Hmmm. Me thinks Bloat has the intended consequence, consumer opting to get more Ram when they purchase unit. Sales of Ram go triple. Shareholder economics. Lots o jobs here there an everywhere because of Trade agreements which are no agreement at all.
 
Keep going Microsoft... I saw a tweaked W10 Enterprise install the other day where over 130 Windows services were force disabled, from "Connected User Experience and Telemetry" spyware and "Data Collection Publishing Service" to useless cr*p like "Retail Demo Service", "Embedded Mode" for Kiosks, "Downloaded Maps Manager" & "Windows Media Player Network SS", "XBox..." to 'friendly backdoors' like "Remote Registry" & "Remote Management", etc. Then force ripped "SearchUI.exe" (Cortana) out, etc, and every program & game, Internet, etc, still worked fine but RAM usage fell to just 1.0GB (including all drivers + nVidia Control Panel running) with a significant reduction in background thread / handle count.

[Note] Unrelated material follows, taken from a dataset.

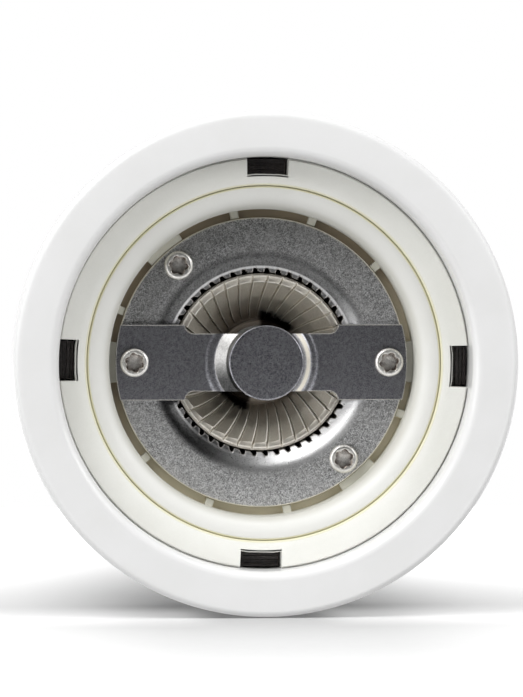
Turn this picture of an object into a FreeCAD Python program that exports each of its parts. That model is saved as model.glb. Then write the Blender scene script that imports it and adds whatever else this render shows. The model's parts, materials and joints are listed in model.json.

So do a clean install, then install your drivers, check how much RAM a default W10 PRO install takes up and you'll pretty much see 30-40% of the entire OS is raw bloat in itself...

As mentioned before if MS really want to do the world a favour then release a debloated consumer version of Enterprise LTSC that's 1. Stable from one half year to the next receiving security patches but no "feature" updates and 2. As debloated as W7 was, and watch all the W7 "holdouts" that MS has spent 6 years failing to convince, switch overnight...

The first thing I do on a Windows 10 PC is start hacking away at the unneeded services! Going from Win7 to 10, I couldn't believe the number of added services! Most of it is "bloatware"!
 
I completely agree, bloatware to me is 3rd party garbage like candy crush, McAfee, etc. Or if you have a Verizon mobile phone you are stuck with the NFL app wither you like it or not.
Word.
Try Android Studio and ABD tools if you have Android. I was able to uninstall or disable most of my phone bloat without root using it.